Presiding prince of Iberia
- Reign: 813–826/830
- Predecessor: Stephen III
- Successor: Bagrat I of Iberia Adarnase II of Tao-Klarjeti Guaram Mampali
- Died: 29 January 826 (or 29 January 830) Nigali valley
- Spouse: Guaramavri
- Issue Among others: Adarnase II of Tao-Klarjeti; Bagrat I of Iberia; Guaram Mampali;
- Dynasty: Bagrationi dynasty
- Father: Adarnase I of Tao-Klarjeti
- Mother: A daughter of Nerse of Iberia
- Religion: Georgian Orthodox Church

= Ashot I of Iberia =

Ashot I the Great (აშოტ I დიდი; died 29 January 826) was a presiding prince of Iberia (modern Georgia), first of the Bagratid family to have attained to this office c. 813. From his base in Tao-Klarjeti, he fought to enlarge the Bagratid territories and sought the Byzantine protectorate against the Arab Muslim encroachment until being murdered c. 826. Ashot is also known as Ashot I Kouropalates for the Byzantine title of kouropalates that he bore. A patron of Christian culture and a friend of the church, he has been canonized by the Georgian Orthodox Church.

== Biography ==
Ashot was the son of the Iberian nobleman Adarnase who had founded the Bagratoni hereditary fiefdom in Tao-Klarjeti (now northeast Turkey) and bequeathed to his son extensive possessions acquired upon the extinction of his Guaramid and Chosroid cousins, and his wife, a daughter of Prince Nerse of Iberia. Ashot initially failed to gain a foothold in central Iberia (Shida Kartli), his efforts being dashed by the Arab control of Tiflis. Ashot established himself in his patrimonial duchy of Klarjeti, where he restored the castle of Artanuji said to have been built by the Iberian king Vakhtang I Gorgasali in the 5th century, and received the Byzantine protection, being recognized as the presiding prince and kouropalates of Iberia. To revive the country devastated by the Arabs and cholera epidemics, he patronized the local monastic communities established by Grigol Khandzteli, and encouraged the settlement of the Georgians in the region. As a result, the political and religious center of Iberia was effectively transferred from central Iberia to the south-west, in Tao-Klarjeti.

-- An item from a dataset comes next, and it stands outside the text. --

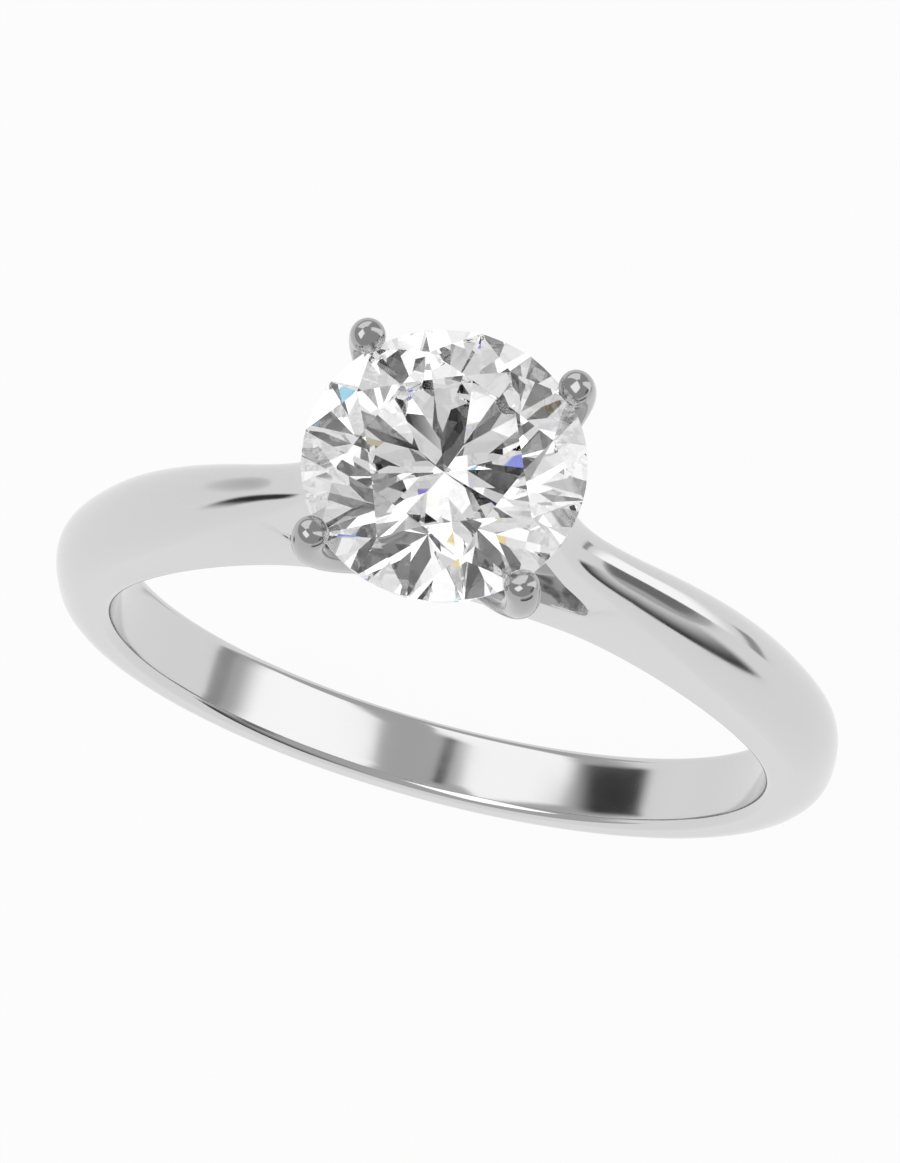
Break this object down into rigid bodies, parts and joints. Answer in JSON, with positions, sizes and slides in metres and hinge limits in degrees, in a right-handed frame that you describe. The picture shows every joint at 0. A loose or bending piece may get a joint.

From his base in Tao-Klarjeti, Ashot fought to recover more Georgian lands from the Arab hold and, though not always successful, succeeded in taking much of the adjoining lands from Tao in the southwest to Shida Kartli in the northeast, including Kola, Artani, Javakheti, Samtskhe, and Trialeti. Of the former Chosroid possessions, only Kakheti to the east eluded him. With local Arab emirs in the Caucasus growing ever more independent, the Caliph recognized Ashot as the prince of Iberia in order to counter the rebellious emir of Tiflis Isma’il ibn Shu’aib c. 818. The emir had enlisted support of Ashot's foe—the Kakhetian prince Grigol—and the Georgian highland tribes of Mtiulians and Tsanars. Ashot, joined by the Byzantine vassal king of Abkhazia, Theodosius II, met the emir on the Ksani, winning a victory and pushing the Kakhetians from central Iberian lands.

The Bagrationi's fortunes reversed when Khalid ibn Yazid, the Caliph's viceroy of Arminiya, moved in to reinforce the central Arab authority in the Caucasian polities in 827/828 through the Emirate of Tbilisi. Ashot I must have been still alive at that time, and the information provided by the 11th-century Georgian chronicler Sumbat, according to which Ashot was murdered in 826, is doubtful. It is more likely that the event took place four years later, on January 29, 830. Driven by the Arabs from central Iberia, Ashot fell back to the Nigali valley where he was assassinated by renegades at the altar of a local church. Upon Ashot's death, his holdings were allotted to his three sons: Bagrat I, Adarnase II, and Guaram.

== Family ==
Ashot I was married to Guaramavri (died 14 November 836). His children were:

- A daughter, who married Theodosius II of Abkhazia;
- Adarnase II of Tao-Klarjeti (died 867/869);
- Bagrat I of Iberia (died 876);
- Guaram Mampali (died 882).

== Sources ==
- Suny, Ronald Grigor (1994). "The Making of the Georgian Nation"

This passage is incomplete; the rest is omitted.